HDC regularly reviews every public proposal affecting Individual Landmarks and buildings within Historic Districts in New York City, and when needed, we comment on them. Our testimony for the latest items to be presented at the Landmarks Preservation Commission is below.
308 Cumberland Street – Fort Greene Historic District
CERTIFICATE OF APPROPRIATENESS, Docket #2001262
An Italianate style rowhouse built in 1859. Application is to replace windows
As this row historically consisted of homes with wood windows, HDC does not find the substituting of materials here to be appropriate and fears that it would set a bad precedent. If the brick molds are made of wood, we suggest replacing the current windows with new wood windows.

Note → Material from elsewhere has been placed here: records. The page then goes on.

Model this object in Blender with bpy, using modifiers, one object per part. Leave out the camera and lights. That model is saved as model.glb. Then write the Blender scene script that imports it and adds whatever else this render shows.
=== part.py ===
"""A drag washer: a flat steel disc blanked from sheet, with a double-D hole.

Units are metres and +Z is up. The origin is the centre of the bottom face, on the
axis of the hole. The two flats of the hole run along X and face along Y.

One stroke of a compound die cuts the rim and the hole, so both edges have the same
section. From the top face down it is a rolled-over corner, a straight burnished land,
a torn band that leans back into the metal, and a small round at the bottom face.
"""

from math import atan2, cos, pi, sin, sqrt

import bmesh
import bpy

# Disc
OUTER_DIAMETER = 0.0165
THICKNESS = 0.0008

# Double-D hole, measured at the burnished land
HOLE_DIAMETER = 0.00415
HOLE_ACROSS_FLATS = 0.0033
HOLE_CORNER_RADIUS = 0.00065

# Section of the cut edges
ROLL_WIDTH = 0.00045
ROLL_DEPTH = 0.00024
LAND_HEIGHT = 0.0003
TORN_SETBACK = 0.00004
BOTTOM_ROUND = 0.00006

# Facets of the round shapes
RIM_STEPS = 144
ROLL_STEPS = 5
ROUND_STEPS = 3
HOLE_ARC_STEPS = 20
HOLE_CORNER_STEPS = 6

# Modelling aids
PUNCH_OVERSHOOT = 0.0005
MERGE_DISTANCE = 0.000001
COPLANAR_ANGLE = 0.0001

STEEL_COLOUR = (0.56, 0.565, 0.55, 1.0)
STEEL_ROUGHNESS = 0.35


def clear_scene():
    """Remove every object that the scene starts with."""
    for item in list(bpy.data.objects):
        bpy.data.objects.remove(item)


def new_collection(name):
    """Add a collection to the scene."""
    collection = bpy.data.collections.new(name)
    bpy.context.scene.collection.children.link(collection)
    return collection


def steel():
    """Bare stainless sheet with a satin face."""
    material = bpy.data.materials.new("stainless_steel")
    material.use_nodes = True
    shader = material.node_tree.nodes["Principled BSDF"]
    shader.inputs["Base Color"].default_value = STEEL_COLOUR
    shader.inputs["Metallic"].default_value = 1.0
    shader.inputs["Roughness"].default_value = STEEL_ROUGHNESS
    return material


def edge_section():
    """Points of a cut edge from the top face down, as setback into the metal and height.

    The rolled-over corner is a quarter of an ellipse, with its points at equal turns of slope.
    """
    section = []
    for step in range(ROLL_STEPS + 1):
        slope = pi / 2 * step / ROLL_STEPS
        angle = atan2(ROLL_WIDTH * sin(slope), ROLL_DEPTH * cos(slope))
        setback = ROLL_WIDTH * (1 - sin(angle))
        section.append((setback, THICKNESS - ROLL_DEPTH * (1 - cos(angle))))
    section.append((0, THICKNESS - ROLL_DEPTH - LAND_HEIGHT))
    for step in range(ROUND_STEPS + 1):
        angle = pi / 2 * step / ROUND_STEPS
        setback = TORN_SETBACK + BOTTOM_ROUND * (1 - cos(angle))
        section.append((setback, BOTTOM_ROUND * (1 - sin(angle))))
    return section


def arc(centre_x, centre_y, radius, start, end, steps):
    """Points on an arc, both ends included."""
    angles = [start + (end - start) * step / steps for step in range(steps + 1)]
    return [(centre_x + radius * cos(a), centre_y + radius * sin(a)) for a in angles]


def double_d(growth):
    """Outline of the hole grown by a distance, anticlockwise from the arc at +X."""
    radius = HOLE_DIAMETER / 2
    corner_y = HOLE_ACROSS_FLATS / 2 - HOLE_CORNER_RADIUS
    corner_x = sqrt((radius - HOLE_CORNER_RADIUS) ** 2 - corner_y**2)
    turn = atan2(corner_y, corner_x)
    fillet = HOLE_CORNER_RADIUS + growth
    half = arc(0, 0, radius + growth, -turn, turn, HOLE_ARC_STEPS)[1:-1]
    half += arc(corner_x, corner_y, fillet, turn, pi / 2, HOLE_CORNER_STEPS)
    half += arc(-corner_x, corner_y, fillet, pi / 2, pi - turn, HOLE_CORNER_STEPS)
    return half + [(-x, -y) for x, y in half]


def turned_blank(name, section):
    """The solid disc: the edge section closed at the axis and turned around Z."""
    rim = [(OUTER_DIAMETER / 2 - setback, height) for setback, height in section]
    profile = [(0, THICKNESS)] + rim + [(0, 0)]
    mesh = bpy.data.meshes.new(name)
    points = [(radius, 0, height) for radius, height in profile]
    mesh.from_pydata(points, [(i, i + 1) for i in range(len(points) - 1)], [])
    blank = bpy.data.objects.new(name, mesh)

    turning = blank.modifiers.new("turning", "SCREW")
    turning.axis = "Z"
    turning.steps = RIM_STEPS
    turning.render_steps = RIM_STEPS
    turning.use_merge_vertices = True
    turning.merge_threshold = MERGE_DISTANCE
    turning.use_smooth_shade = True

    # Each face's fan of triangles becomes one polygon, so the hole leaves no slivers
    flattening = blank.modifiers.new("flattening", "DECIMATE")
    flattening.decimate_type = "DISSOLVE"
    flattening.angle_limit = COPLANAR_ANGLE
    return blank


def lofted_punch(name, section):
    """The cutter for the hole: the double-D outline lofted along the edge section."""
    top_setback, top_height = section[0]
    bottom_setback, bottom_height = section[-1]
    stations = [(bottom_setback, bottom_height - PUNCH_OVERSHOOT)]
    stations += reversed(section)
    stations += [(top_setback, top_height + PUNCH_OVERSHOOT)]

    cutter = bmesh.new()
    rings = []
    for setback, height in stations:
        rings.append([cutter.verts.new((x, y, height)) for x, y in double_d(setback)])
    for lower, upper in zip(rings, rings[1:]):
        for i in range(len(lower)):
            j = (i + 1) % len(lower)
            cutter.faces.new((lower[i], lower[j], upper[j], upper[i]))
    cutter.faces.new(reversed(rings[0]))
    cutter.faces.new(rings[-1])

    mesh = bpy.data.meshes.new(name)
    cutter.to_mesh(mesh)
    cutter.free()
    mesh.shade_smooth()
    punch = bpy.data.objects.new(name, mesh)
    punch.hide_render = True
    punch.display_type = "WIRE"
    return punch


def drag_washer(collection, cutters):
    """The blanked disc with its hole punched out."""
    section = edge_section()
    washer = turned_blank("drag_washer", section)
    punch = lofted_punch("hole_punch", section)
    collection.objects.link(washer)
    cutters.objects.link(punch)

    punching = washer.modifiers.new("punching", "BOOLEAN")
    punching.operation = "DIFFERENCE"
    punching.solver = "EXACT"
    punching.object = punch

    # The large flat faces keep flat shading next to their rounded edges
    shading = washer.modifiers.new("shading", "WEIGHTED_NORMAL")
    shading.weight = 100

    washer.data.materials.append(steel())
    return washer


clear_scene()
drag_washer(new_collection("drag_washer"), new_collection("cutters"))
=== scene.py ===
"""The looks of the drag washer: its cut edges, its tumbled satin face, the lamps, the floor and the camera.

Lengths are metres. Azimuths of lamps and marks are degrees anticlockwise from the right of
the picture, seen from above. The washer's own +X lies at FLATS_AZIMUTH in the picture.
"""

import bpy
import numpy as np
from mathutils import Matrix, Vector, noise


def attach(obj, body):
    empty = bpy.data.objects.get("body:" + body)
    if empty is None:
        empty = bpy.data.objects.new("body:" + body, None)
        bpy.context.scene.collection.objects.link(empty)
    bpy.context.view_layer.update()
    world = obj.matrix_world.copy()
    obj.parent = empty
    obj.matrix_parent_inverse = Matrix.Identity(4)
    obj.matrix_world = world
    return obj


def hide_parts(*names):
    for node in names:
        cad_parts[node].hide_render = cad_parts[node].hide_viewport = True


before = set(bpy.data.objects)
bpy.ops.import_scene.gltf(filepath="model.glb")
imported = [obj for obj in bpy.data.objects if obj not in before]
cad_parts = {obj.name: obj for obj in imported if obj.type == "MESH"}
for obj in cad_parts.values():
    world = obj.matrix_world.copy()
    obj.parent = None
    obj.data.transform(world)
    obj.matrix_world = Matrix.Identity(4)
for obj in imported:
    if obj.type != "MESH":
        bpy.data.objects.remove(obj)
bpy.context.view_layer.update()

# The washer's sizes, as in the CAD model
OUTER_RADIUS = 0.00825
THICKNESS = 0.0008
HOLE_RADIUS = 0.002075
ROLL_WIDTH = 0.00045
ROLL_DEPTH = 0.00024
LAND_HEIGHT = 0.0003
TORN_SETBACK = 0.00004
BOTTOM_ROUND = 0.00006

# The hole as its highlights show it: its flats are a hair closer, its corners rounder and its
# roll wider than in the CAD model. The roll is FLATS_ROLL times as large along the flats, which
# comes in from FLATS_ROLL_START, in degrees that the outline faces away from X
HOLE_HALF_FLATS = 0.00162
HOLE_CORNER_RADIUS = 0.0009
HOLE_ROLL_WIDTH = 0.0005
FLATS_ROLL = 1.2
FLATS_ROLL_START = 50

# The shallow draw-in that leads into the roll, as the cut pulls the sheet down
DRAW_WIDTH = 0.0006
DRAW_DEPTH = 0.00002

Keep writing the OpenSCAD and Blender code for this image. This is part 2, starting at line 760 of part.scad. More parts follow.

LPC determination: Approved with modifications
The Commission was willing to accept aluminum cladding over wood if the windows were returned to their historic configuration of two over two windows, so they approved the proposal with this modification.
127 Greene Street – SoHo-Cast Iron Historic District
CERTIFICATE OF APPROPRIATENESS, Docket #2004541
A neo-Grec style store building designed by William Baker and built in 1883-1884. Application is to alter the storefront display window.
A distinct characteristic of the SoHo-Cast Iron Historic District is the rhythm of its storefronts. While there exist some evident interventions at storefront windows in the SoHo streetscape, HDC finds that the removal of the transom and enlarging of the display window at 127 Greene Street further exacerbates the interruption of this historic rhythm. The existing approved proposal shown in the presentation is appropriate as is and we see no convincing reason to remove the transom.
Additionally, it struck our Committee that this presentation lacks a clear explanation of proposed materials. Our ability to determine appropriateness relies in part on these details and they should be made explicit to the public who reviews applications beforehand.
LPC determination: Approved
The Commission approved this application swiftly without much discussion or debate, citing that they feel it is appropriate for the neighborhood.
14-16 East 16th Street – Ladies’ Mile Historic District
CERTIFICATE OF APPROPRIATENESS, Docket #2005254
A Romanesque Revival style residence hall designed by R.H. Robertson and built in 1889-91. Application is to demolish portions of the rear façade and rear additions, enlarge the building at the roof and rear, excavate the cellar, extend a chimney, alter the ground floor, and install signage, lighting, and windows.
HDC applauds the proposed alterations at the ground floor and the restoration of the existing primary façade. The choice to use quality materials is a commendable one and we’re happy to see that the applicant went in this appropriate direction. However, the proposed gable rooftop addition and glass screen enclosure do not serve this elegant, muscular building well and unnecessarily detract and distract from it.
While we certainly understand the inspiration drawn from R.H. Robertson’s original design, the fact remains that his design eventually changed and this was never an existing historic feature of this robust building. Any significant modern interventions to the façade must properly befit the structure that was ultimately built or should not be done at all. HDC suggests the applicant set back the enlarged section at the rear of the roof without the gable rooftop addition.
LPC determination: No action
Many Commissioners had issues with the proposed gable roof addition and accompanying glass screen encasement. Commissioner Michael Goldblum specifically pointed out that a passerby would not have any background knowledge regarding the intent of the design. Ultimately, the Commission took no action.